8. Privacy Issues will be a BIG Deal

 

Last year saw an increase in the number and size of breaches (think Sony or Ashley Madison), which means users have even more cause for concern for their online security. As a result, in 2016 businesses will be hypervigilant about how they think of and address security and privacy. We're starting to see this addressed with social media platforms like Facebook and Snapchat, as well as states such as California which is taking the lead with new breach reporting and other privacy-impacting laws. It's unlikely, however, that we'll see significant new federal action on this front given it's an election year.

 

 

Related is the new General Data Protection Regulation (unifying data protection within the European Union with a single law), which may not hit businesses until 2017 or 2018, but some of the required changes are significant and businesses will likely have to start adapting prior to full implementation in order to be compliant.
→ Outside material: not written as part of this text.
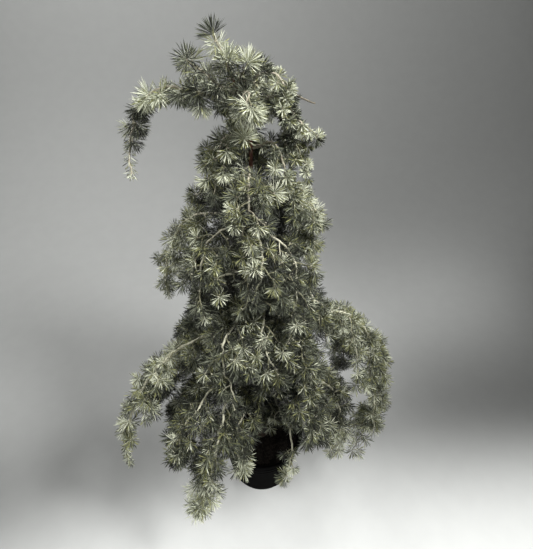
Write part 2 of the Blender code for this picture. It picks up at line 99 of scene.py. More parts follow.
def new_finish(name, base, roughness, specular=None):
    """A material, its node tree and its Principled shader, with the base values set."""
    made = bpy.data.materials.new(name)
    made.use_nodes = True
    made.diffuse_color = colour(base)
    shader = made.node_tree.nodes["Principled BSDF"]
    shader.inputs["Base Color"].default_value = colour(base)
    shader.inputs["Roughness"].default_value = roughness
    if specular is not None:
        shader.inputs["Specular IOR Level"].default_value = specular
    return made, made.node_tree, shader


def mottled(name, base, roughness, size_mm, first, second, rough, depth_mm,
            stretch=(1, 1, 1), detail=4.0, specular=None):
    """A finish that varies in patches of a real size: colour, roughness and depth."""
    finish, tree, shader = new_finish(name, base, roughness, specular)
    place = add_node(tree, "TexCoord").outputs["Object"]
    place = add_node(tree, "Mapping", {"Scale": stretch}, {"Vector": place}).outputs[0]
    patches = add_node(tree, "TexNoise", {"Scale": 1000.0 / size_mm, "Detail": detail},
                       {"Vector": place})
    spread = add_node(tree, "MapRange", {"From Min": 0.35, "From Max": 0.65},
                      {"Value": patches.outputs[0]})
    mix = add_node(tree, "Mix", {"data_type": "RGBA", 6: colour(first), 7: colour(second)},
                   {0: spread.outputs[0]})
    tree.links.new(mix.outputs[2], shader.inputs["Base Color"])
    pattern, (low, high) = patches.outputs[0], rough
    worn = add_node(tree, "MapRange", {"To Min": low, "To Max": high}, {"Value": pattern})
    tree.links.new(worn.outputs[0], shader.inputs["Roughness"])
    bump = add_node(tree, "Bump", {"Strength": 0.6, "Distance": depth_mm / 1000},
                    {"Height": pattern})
    tree.links.new(bump.outputs[0], shader.inputs["Normal"])
    return finish


def add_object(name, mesh, finishes):
    for finish in finishes:
        mesh.materials.append(finish)
    made = bpy.data.objects.new(name, mesh)
    bpy.context.scene.collection.objects.link(made)
    return made


def mesh_of(name, points, faces, finish_of=None, smooth=True):
    """A mesh from an array of points and one of faces, all with as many corners."""
    corners = faces.shape[1]
    mesh = bpy.data.meshes.new(name)
    mesh.vertices.add(len(points))
    mesh.vertices.foreach_set("co", np.asarray(points, np.float32).ravel())
    mesh.loops.add(faces.size)
    mesh.loops.foreach_set("vertex_index", np.asarray(faces, np.int32).ravel())
    mesh.polygons.add(len(faces))
    mesh.polygons.foreach_set("loop_start", np.arange(0, faces.size, corners, dtype=np.int32))
    mesh.polygons.foreach_set("use_smooth", np.full(len(faces), smooth))
    if finish_of is not None:
        mesh.polygons.foreach_set("material_index", np.asarray(finish_of, np.int32))
    mesh.update(calc_edges=True)
    return mesh


def grid_faces(rows, columns, wrap=True):
    """Quads of a grid of points, row by row. Wrapped, each row closes into a ring."""
    across = columns if wrap else columns - 1
    row, column = np.meshgrid(np.arange(rows - 1), np.arange(across), indexing="ij")
    beside = (column + 1) % columns
    corners = (row * columns + column, row * columns + beside,
               (row + 1) * columns + beside, (row + 1) * columns + column)
    return np.stack(corners, -1).reshape(-1, 4)


def paper_profile():
    """The paper's line from its front edge over the floor, round the bend and up."""
    bend = [radians(a) for a in range(0, 91, 5)]
    floor = [(y, 0.0) for y in np.linspace(PAPER_FRONT, PAPER_BEND, 8)[:-1]]
    curve = [(PAPER_BEND + PAPER_BEND_RADIUS * sin(a), PAPER_BEND_RADIUS * (1 - cos(a)))
             for a in bend]
    return np.array(floor + curve + [(curve[-1][0], PAPER_TOP)])


def lay_paper():
    profile = paper_profile()
    sides = np.linspace(-PAPER_HALF_WIDTH, PAPER_HALF_WIDTH, 11)
    points = [(x, y, z) for y, z in profile for x in sides]
    mesh = mesh_of("paper", np.array(points), grid_faces(len(profile), len(sides), False))
    # Matt background paper: pale, with a faint tooth that breaks up the light.
    finish = mottled("matt_background_paper", "#8f908e", 0.9, 60, "#8e8f8d", "#90918f",
                     rough=(0.85, 0.95), depth_mm=0.1, detail=2.0)
    made = add_object("background_paper", mesh, [finish])
    made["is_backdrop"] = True


def aim(name, place, target, watts, beam, blend, radius):
    """A round spot that faces a point: beam in degrees, soft edge and radius."""
    light = bpy.data.lights.new(name, "SPOT")
    light.energy = watts
    light.spot_size = radians(beam)
    light.spot_blend = blend
    light.shadow_soft_size = radius
    made = bpy.data.objects.new(name, light)
    made.location = place
    made.rotation_euler = (Vector(target) - Vector(place)).to_track_quat("-Z", "Y").to_euler()
    bpy.context.scene.collection.objects.link(made)


def set_camera():
    lens = bpy.data.cameras.new("camera")
    lens.sensor_width = 36.0
    lens.lens = lens.sensor_width * FOCAL_PIXELS / FRAME_HEIGHT
    made = bpy.data.objects.new("camera", lens)
    made.location = CAMERA_PLACE
    made.rotation_euler = (radians(90 - CAMERA_PITCH), 0, 0)
    bpy.context.scene.collection.objects.link(made)
    bpy.context.scene.camera = made


def set_world(hex_code, strength):
    world = bpy.data.worlds.new("studio_air")
    world.use_nodes = True
    air = world.node_tree.nodes["Background"]
    air.inputs["Color"].default_value = colour(hex_code)
    air.inputs["Strength"].default_value = strength
    bpy.context.scene.world = world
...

In addition, the status of Safe Harbor 2.0 remains cloudy and Standard Contractual Clauses have serious unsustainable negative impacts on businesses. If you're collecting data on your customers, these issues will matter to you. What to do? Study up on latest privacy laws and ensure your security and privacy policies are up to snuff. 

 

You may have noticed I didn't delve down into hot topics like virtual reality, machine learning and IoT, which are all exciting and loaded with potential to change our marketing landscape. While I highly recommend getting knowledgeable and up-to-speed with these technologies - because they will be part of your life soon - your biggest priority this year should be nailing the "new basics" in our digital marketing world. Good luck out there!